Nathaniel: "Really?"
Nick: [to Nathaniel] "I MEAN, HAVE YOU SEEN HOW I ACT?"
* * * * * * *
Amelia loves to look at pictures, whether it's in our scrapbooks, on my laptop or on a phone or iPod. When we look at a picture of her:
Me: "Who is that?"
Amelia: "You!"
Me: "No, that's not me, it's YOU!"
Amelia: [Blank stare]
* * * * * * *
Me: "What is THIS in the microwave?"
Nathaniel: "Oh. Jake microwaved his hot chocolate for two minutes."
* * * * * * *
Nathaniel is away at Boy Scout camp this week, his first time at sleep-away camp. When Jake and Nick climbed in my minivan after Y Camp yesterday afternoon:
Jake: "How long 'til we have to smell Nathaniel again?"
* * * * * * *
When we were at Disney World, while driving out of Downtown Disney one afternoon, Nick caught sight of the Cirque du Soleil sign.
Nick: "What's that?"
Me: "Cirque du Soleil."
Nick: "What's that, bullfighting?"
Me: "No, it's kind of like a combination of gymnastics and a circus. It's really neat ... we'll take you guys sometime."

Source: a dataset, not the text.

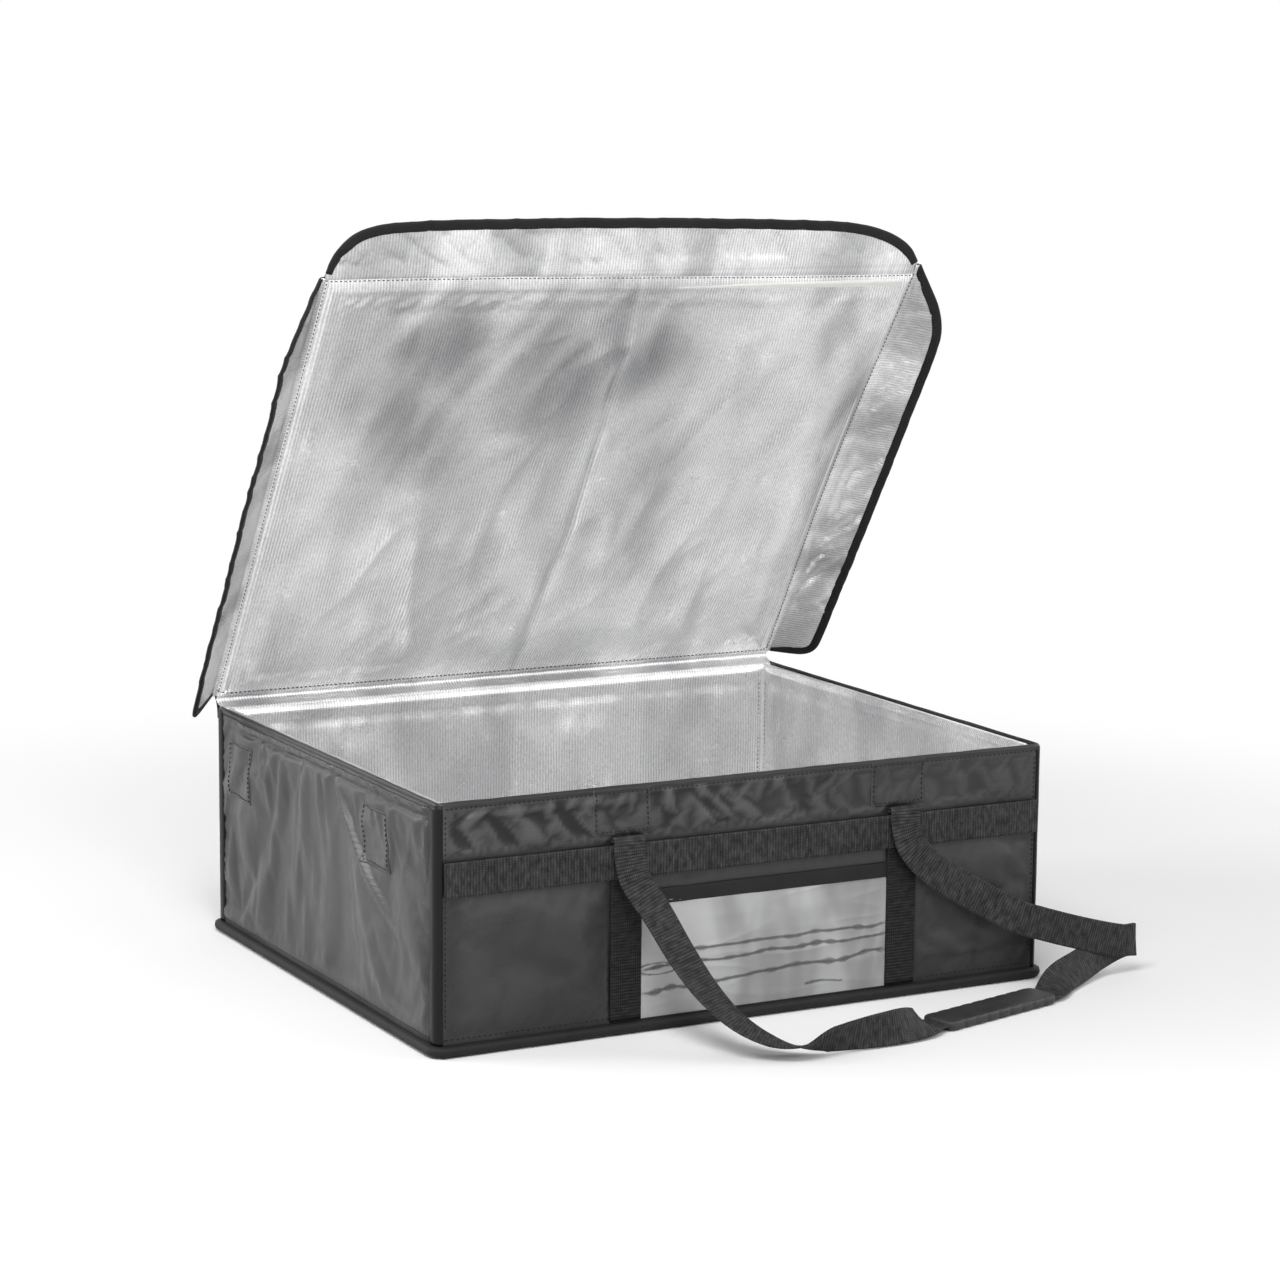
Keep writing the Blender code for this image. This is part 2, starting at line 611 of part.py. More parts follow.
def make_handle(side, sign_y):
    """sign_y is -1 for the front handle and 1 for its mirror image at the back."""
    axis_y = sign_y * (DEPTH / 2 + HANDLE_AXIS_OUT)
    frame = empty(side + "_handle_axis", (LEFT, axis_y, HANDLE_AXIS_Z))

    def place(point):
        return Vector((point.x, -sign_y * point.y, point.z))

    ribbon(side + "_handle_strap", smooth_route(handle_route()), place, WEBBING_BLACK, frame)

    start, end, heading = grip_ends()
    across = Vector((-heading.y, heading.x, 0.0))
    outer = rounded_rectangle(GRIP_WIDTH / 2, GRIP_THICKNESS / 2, GRIP_ROUND)
    inner = rounded_rectangle(WEBBING_WIDTH / 2 + GRIP_CLEARANCE,
                              WEBBING / 2 + GRIP_CLEARANCE, GRIP_CLEARANCE)

    def sleeve_place(a, b, level):
        return place(start + heading * level + across * a + Vector((0.0, 0.0, b)))

    band_between(side + "_handle_grip", outer, inner, 0.0, GRIP_LENGTH, sleeve_place,
                 GRIP_RUBBER, frame)


make_base()
make_walls()
make_webbing("front", -1)
make_webbing("back", 1)
make_pocket()
make_patches()
rod("lid_hinge_seam", (-LID_HALF_WIDTH, BACK, HINGE_Z), (LID_HALF_WIDTH, BACK, HINGE_Z),
    HINGE_SEAM_RADIUS, COATED_FABRIC)
lid_axis = empty("lid_axis", (0.0, BACK, HINGE_Z), None, (-LID_OPEN, 0.0, 0.0))
make_lid(lid_axis)
make_lid_seam(lid_axis)
make_flaps(lid_axis)
make_handle("front", -1)
make_handle("back", 1)
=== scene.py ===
# Insulated food delivery bag: a soft box of coated fabric over foam, lined with woven foil, with a
# padded lid that carries three bound flaps, two webbing handles and a clear pocket on its front.
# It stands open, its lid leaning forward over the box and the front handle lying on the floor.
import math

import bmesh
import bpy
from mathutils import Matrix, Vector, noise
from mathutils.bvhtree import BVHTree


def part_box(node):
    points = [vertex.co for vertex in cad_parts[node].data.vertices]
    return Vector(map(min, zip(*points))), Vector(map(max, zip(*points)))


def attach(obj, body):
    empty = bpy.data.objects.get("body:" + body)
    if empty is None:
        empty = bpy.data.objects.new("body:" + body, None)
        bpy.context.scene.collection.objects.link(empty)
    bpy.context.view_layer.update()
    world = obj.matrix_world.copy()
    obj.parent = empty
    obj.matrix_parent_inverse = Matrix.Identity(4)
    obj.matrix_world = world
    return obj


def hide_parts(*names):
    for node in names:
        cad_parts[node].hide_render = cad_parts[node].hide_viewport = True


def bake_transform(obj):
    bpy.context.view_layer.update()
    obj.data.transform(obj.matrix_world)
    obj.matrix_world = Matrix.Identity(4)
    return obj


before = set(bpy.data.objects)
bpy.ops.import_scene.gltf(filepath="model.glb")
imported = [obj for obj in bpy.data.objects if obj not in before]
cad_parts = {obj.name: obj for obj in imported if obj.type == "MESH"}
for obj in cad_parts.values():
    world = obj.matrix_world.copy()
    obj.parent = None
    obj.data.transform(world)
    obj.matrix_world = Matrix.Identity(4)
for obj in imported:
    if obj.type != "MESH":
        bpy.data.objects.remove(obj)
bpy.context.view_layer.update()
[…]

Nick: "Oh. 'Olay' reminded me of bullfighting."
* * * * * * *
Also while we were in Orlando, we went to a character breakfast at Hollywood Studios. As soon as we walked in the door, we began seeing some of our favorites, and Jake and Amelia started yelling their names out in recognition.
Jake: "HANDY MANNY!"
Amelia: "SOH-PEE-UH!"
Jake: "JAKE!"
Amelia: "DOC MAC STUPPINS!"
Amelia: [seeing an older Hispanic waitress with a shoulder-length bob] "DOH-WAH!"
I. could. have. died.
* * * * * * *
A lot of times when I change one of Amelia's dirty diapers, I exclaim things like, "Gracious!" or "Whew!" if they're particularly odorous. The other day while I was changing one:
Me: "WOW, AMELIA."
Amelia: "Is it GWAY-SHUS?"
* * * * * * *
On the morning of Grayson's birthday as we were walking out the door for school:
Jake: "Mommy, for Daddy's birthday are you getting cake or cupcakes? I PREFER BOTH."
* * * * * * *
Grayson: "Nick, when is your speech due?"

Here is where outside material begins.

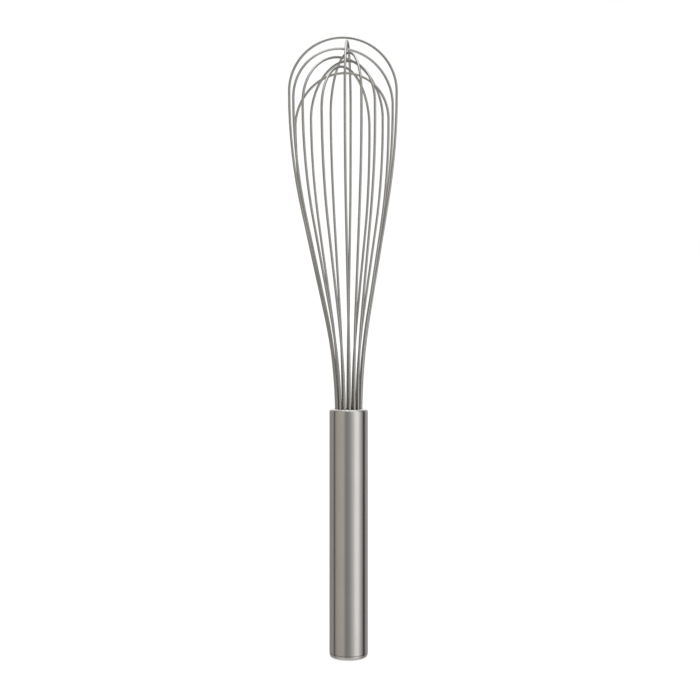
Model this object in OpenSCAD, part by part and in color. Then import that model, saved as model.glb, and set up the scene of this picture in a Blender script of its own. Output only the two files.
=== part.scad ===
// Balloon whisk: a steel tube handle with a pressed end cap, and eight wire
// loops held at the mouth by a drilled ferrule and a plug of sealing resin.
// Millimetres, +Z up along the handle. The origin is the centre of the flat
// butt face, so the whisk stands on its end with the balloon at the top.

/* [Handle] */
// Outside diameter of the handle tube
handle_d = 19; // [19:0.5:24]
// Length of the handle, butt face to mouth
handle_h = 121.5; // [90:0.5:140]
// Wall of the handle tube
tube_wall = 0.8; // [0.6:0.1:1]
// Outer radius of the shoulder turned in at the mouth
shoulder_r = 1.3; // [1.2:0.1:1.6]
// Radius of the side of the end cap, which curves in from the tube to the butt face
cap_curve_r = 4; // [2.5:0.5:6]

/* [Wires] */
// Height of the whole whisk
whisk_h = 305; // [280:5:340]
// Width of the balloon across the outermost loop
balloon_w = 54.2; // [48:0.2:60]
// Wire diameter
wire_d = 1.2; // [1:0.1:1.3]
// Radius of the ring of wires at the mouth
wire_ring_r = 6.15; // [5.8:0.05:6.3]
// Turn of the outermost loop from the X axis, degrees
first_turn = -4.5; // [-10:0.5:10]
// Turn of the ring of holes at the mouth past the even places of the loops, degrees
mouth_twist = 10.5; // [0:0.5:15]
// How far apart the tops of the nested loops sit, as a share of their drops
nest_spread = 1; // [1:0.05:1.3]

/* [Bends] */
// Bend radius where the legs start to flare above the mouth
flare_r = 320; // [250:10:350]
// Bend radius where the legs turn upright again at the widest part
belly_r = 340; // [250:10:400]

/* [Hidden] */
$fn = 96;

steel = [0.72, 0.71, 0.69];
wire_steel = [0.62, 0.61, 0.59];
ferrule_steel = [0.45, 0.45, 0.44];
resin_grey = [0.20, 0.20, 0.21];

slip = 0.05;                       // clearance between parts that slide together
wire_play = 0.1;                   // clearance round a wire in the ferrule
past = 1;                          // how far a cutting shape runs past what it cuts

// The loops from the outermost inwards. They are bent and set by hand, so each
// is a little off an even nest: [turn, drop, reach, lean, sway].
//   turn   degrees away from its even place round the ring
//   drop   how far its top sits below the top of the first loop
//   reach  its half width beside that of the first loop
//   lean   how far it is bent over along its own plane
//   sway   how far it is bent over square to its own plane
nest = [
    [5.5, 0, 0, -2.8, 0],
    [1.5, 3.6, -0.5, -3.4, 0.2],
    [0.5, 5.4, -0.7, -2.1, 1.3],
    [0.5, 8.1, -2.4, 0.9, 1.4],
    [0.5, 10, -0.5, -1.6, 1.7],
    [0.5, 12.1, -2.3, 2.1, 2.6],
    [-1.5, 14.9, -2, -0.2, 1.1],
    [7, 18, -2.1, 2.9, 2.7]
];
leg_pitch = 180 / len(nest);       // even turn from one leg to the next
cross_turn = 90;                   // each second loop is laid across the one before
wire_sides = 12;                   // flats round the wire
most_bend = 0.92;                  // share of a leg's rise that its two bends may take
twist_fade = 0.7;                  // share of a leg's rise over which the twist is lost
bend_steps = 8;                    // stations along each long bend
top_steps = 48;                    // stations over the round top of a loop

tube_r = handle_d / 2;
bore_r = tube_r - tube_wall;
wire_r = wire_d / 2;
mouth_gap = 0.3;                   // open ring between the wires and the lip
mouth_r = wire_ring_r + wire_r + mouth_gap;

cap_band_h = 2;                    // the part of the cap that shows below the tube
cap_skirt_h = 6;
cap_wall = 1;

ferrule_h = 4;
ferrule_drop = 0.4;                // how far the ferrule sits below the shoulder
ferrule_top = handle_h - shoulder_r - ferrule_drop;
ferrule_foot = ferrule_top - ferrule_h;
hole_sides = 24;
resin_h = 22;
resin_foot = ferrule_foot - resin_h;
wire_foot = resin_foot + 3;        // the wires end a little above the foot of the resin
flare_foot = handle_h - 4.5;       // the legs stand straight up to here

// Place and size of one loop. The holes are drilled evenly round the ferrule,
// so the legs of a loop that is set off its even place twist to reach them.
function even_turn(k) = first_turn + leg_pitch * floor(k / 2) + cross_turn * (k % 2);
function loop_turn(k) = even_turn(k) + nest[k][0];
function hole_turn(k) = even_turn(k) + mouth_twist;
function foot_out(k) = wire_ring_r * cos(hole_turn(k) - loop_turn(k));
function foot_aside(k) = wire_ring_r * sin(hole_turn(k) - loop_turn(k));
function cap_r(k) = balloon_w / 2 - wire_r + nest[k][2];
function cap_z(k) = whisk_h - wire_r - nest_spread * nest[k][1] - cap_r(k);
function lean(k) = nest[k][3];
function sway(k) = nest[k][4];

// One leg is a flare bend, a straight stretch and a belly bend that add up to
// the run from the ring at the mouth to the widest part of the loop. A leg
// with far to go sideways has both bends tightened so that they still meet.
function leg_out(k, side) = cap_r(k) + side * lean(k) - foot_out(k);
function leg_rise(k) = cap_z(k) - flare_foot;
function widest_bends(k, side) =
    (leg_out(k, side) ^ 2 + leg_rise(k) ^ 2) / (2 * leg_out(k, side));
function bend_scale(k, side) =
    min(1, most_bend * widest_bends(k, side) / (flare_r + belly_r));
function leg_angle(k, side) =
    let (bends = bend_scale(k, side) * (flare_r + belly_r), across = bends - leg_out(k, side))
    atan2(leg_rise(k), across) - acos(bends / norm([leg_rise(k), across]));

// The line down the middle of one leg, from its foot up to the widest part of
// the loop. Each station is [distance out, height, tilt outwards].
function leg_path(k, side) =
    let (angle = leg_angle(k, side), out = cap_r(k) + side * lean(k),
         flare = flare_r * bend_scale(k, side), belly = belly_r * bend_scale(k, side))
    concat(
        [[foot_out(k), wire_foot, 0]],
        [for (i = [0 : bend_steps])
            let (a = angle * i / bend_steps)
            [foot_out(k) + flare * (1 - cos(a)), flare_foot + flare * sin(a), a]],
        [for (i = [0 : bend_steps - 1])
            let (a = angle * (1 - i / bend_steps))
            [out - belly * (1 - cos(a)), cap_z(k) - belly * sin(a), a]]
    );

// How far a leg stands off the plane of its loop at one height. The twist at
// the mouth fades and the sway grows on the way up to the widest part.
function leg_aside(k, side, z) =
    let (share = max(0, (z - flare_foot) / leg_rise(k)))
    side * foot_aside(k) * max(0, 1 - share / twist_fade) + sway(k) * share;

// The whole loop: up the leg on the -X side, over the top and down the other
// leg. Each station is [x, y, height, heading in the plane of the loop].
function loop_path(k) =
    let (up = leg_path(k, -1), down = leg_path(k, 1), last = len(down) - 1)
    concat(
        [for (p = up) [-p[0], leg_aside(k, -1, p[1]), p[1], 90 + p[2]]],
        [for (i = [0 : top_steps])
            let (a = 180 * (1 - i / top_steps))
            [lean(k) + cap_r(k) * cos(a), sway(k), cap_z(k) + cap_r(k) * sin(a), a - 90]],
        [for (i = [last : -1 : 0])
            let (p = down[i])
            [p[0], leg_aside(k, 1, p[1]), p[1], -90 - p[2]]]
    );

// Round wire swept along a path of [x, y, height, heading] stations
module swept_wire(path) {
    last = len(path) - 1;
    points = [for (p = path)
        for (j = [0 : wire_sides - 1])
            let (a = 360 * j / wire_sides, in_plane = wire_r * cos(a))
            [p[0] - in_plane * sin(p[3]), p[1] + wire_r * sin(a), p[2] + in_plane * cos(p[3])]];
    walls = [for (i = [0 : last - 1])
        for (j = [0 : wire_sides - 1])
            let (n = (j + 1) % wire_sides, here = i * wire_sides, next = here + wire_sides)
            [here + j, here + n, next + n, next + j]];
    start_face = [for (j = [wire_sides - 1 : -1 : 0]) j];
    end_face = [for (j = [0 : wire_sides - 1]) last * wire_sides + j];
    polyhedron(points, concat([start_face], walls, [end_face]));
}

module wire_loop(k) {
    color(wire_steel)
        rotate(loop_turn(k))
            swept_wire(loop_path(k));
}

// Straight holes for all the wire ends
module wire_holes(foot, height, clearance) {
    for (k = [0 : len(nest) - 1])
        for (side = [0, 180])
            rotate(hole_turn(k) + side)
                translate([wire_ring_r, 0, foot])
                    cylinder(r = wire_r + clearance, h = height, $fn = hole_sides);
}

// Half section of the tube: the straight wall, the shoulder and the rolled lip
module tube_section() {
    shoulder_out = tube_r - shoulder_r;
    shoulder_z = handle_h - shoulder_r;
    lip_r = tube_wall / 2;
    translate([bore_r, cap_band_h])
        square([tube_wall, shoulder_z - cap_band_h]);
    translate([shoulder_out, shoulder_z])
        intersection() {
            difference() {
                circle(r = shoulder_r);
                circle(r = shoulder_r - tube_wall);
            }
            square(shoulder_r);
        }
    translate([mouth_r + lip_r, handle_h - tube_wall])
        square([shoulder_out - mouth_r - lip_r, tube_wall]);
    translate([mouth_r + lip_r, handle_h - lip_r])
        circle(r = lip_r);
}

module handle_tube() {
    color(steel)
        rotate_extrude()
            tube_section();
}

// Half section of the end cap below the tube
module cap_band_section() {
    intersection() {
        square([tube_r, cap_band_h]);
        union() {
            square([tube_r - cap_curve_r, cap_band_h]);
            translate([tube_r - cap_curve_r, cap_band_h])
                circle(r = cap_curve_r);
        }
    }
}

module end_cap() {
    skirt_r = bore_r - slip;
    color(steel)
        rotate_extrude()
            difference() {
                union() {
                    cap_band_section();
                    translate([0, cap_band_h - past])
                        square([skirt_r, past + cap_skirt_h]);
                }
                translate([0, cap_band_h])
                    square([skirt_r - cap_wall, cap_skirt_h + past]);
            }
}

module wire_ferrule() {
    color(ferrule_steel)
        difference() {
            translate([0, 0, ferrule_foot])
                cylinder(r = bore_r - slip, h = ferrule_h);
            wire_holes(ferrule_foot - past, ferrule_h + 2 * past, wire_play);
        }
}

module sealing_resin() {
    color(resin_grey)
        difference() {
            translate([0, 0, resin_foot])
                cylinder(r = bore_r - slip, h = resin_h);
            wire_holes(wire_foot, resin_h, slip);
        }
}

handle_tube();
end_cap();
wire_ferrule();
sealing_resin();
wire_loop(0);  // wire_loop_1
wire_loop(1);  // wire_loop_2
wire_loop(2);  // wire_loop_3
wire_loop(3);  // wire_loop_4
wire_loop(4);  // wire_loop_5
wire_loop(5);  // wire_loop_6
wire_loop(6);  // wire_loop_7
wire_loop(7);  // wire_loop_8
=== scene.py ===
"""Balloon whisk in stainless steel, built round the CAD frame.

Everything is in metres. +Z runs up the handle and the camera looks along +Y.
The wires, the handle tube and the end cap are made again here with finer
surfaces in the places the frame gives; the ferrule and the resin are the
frame's own.
"""

import math

import bmesh
import bpy
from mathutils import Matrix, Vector


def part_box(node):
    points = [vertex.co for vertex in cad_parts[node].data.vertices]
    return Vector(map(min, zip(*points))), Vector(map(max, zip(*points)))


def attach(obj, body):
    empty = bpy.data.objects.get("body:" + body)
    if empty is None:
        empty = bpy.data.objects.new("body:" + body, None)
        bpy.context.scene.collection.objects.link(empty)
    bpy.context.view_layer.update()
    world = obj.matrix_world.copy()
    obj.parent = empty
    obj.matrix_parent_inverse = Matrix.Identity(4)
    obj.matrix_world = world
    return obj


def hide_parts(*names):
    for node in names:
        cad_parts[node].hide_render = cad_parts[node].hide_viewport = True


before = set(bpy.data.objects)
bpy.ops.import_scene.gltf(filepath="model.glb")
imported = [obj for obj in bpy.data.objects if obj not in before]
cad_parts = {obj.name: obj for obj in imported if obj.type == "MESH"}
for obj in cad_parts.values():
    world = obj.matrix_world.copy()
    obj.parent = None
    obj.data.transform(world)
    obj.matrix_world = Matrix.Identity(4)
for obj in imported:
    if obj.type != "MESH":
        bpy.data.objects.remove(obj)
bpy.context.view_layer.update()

MM = 0.001
MICRON = 0.000001
MERGE = 20 * MICRON              # closer than this, two points of a mesh are one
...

Nick: "I'm pretty sure it's February 31st."
* * * * * * *
Driving home from school one evening:
Jake: "Mommy, what does 'went' mean?"
Me: "Went?"
Jake: "No, not 'went.' 'Went,' with an aw."
Me: "Umm. OH. RENT?"
* * * * * * *
Driving TO school a day or two after that:
Nathaniel: "Mommy, what's menopause?"
Me: "WHY, exactly, are you asking about this?"
Nathaniel: "Oh just tell us what it is."
Me: "Well, it's when a woman's body goes through changes that no longer allow her to get pregnant. I haven't gone through it yet, but you have symptoms like hot flashes ..."
Nathaniel: [interrupts] "Are you SURE you haven't gone through it yet?"
* * * * * * *
For Grayson's birthday, I ended up ordering a strawberry cake (his favorite). That night, everyone was SO happy to have birthday cake for dessert. As I walked up to the cake to get my piece (my first), Jake walked up to get a piece, too.
Me: "Jake, is that your second helping?"
Jake: "Do you mean, is this my second SUHVING?"
Me: "Yes."
Jake: "Then yes, THIS IS ONLY my second SUHVING."
* * * * * * *
Recently, Nick and I were explaining to the new director at Amelia's daycare center that Nick was once suspended from daycare when he was 2. To be fair to Nick, probably a third to half of the responsibility for the breakdown of the situation belonged with his teacher -- a teacher who was let go from the center about a month later. Nick defended himself pretty succinctly when the new director asked him what had happened:
Nick: "I blame her. And global warming."
* * * * * * *
At the supper table one night, Grayson and I were "arguing" about the timing and location of a vacation we took the year Nathaniel was born.
Jake: [shaking his head] "Sometimes I wonder how the two of you ever got together."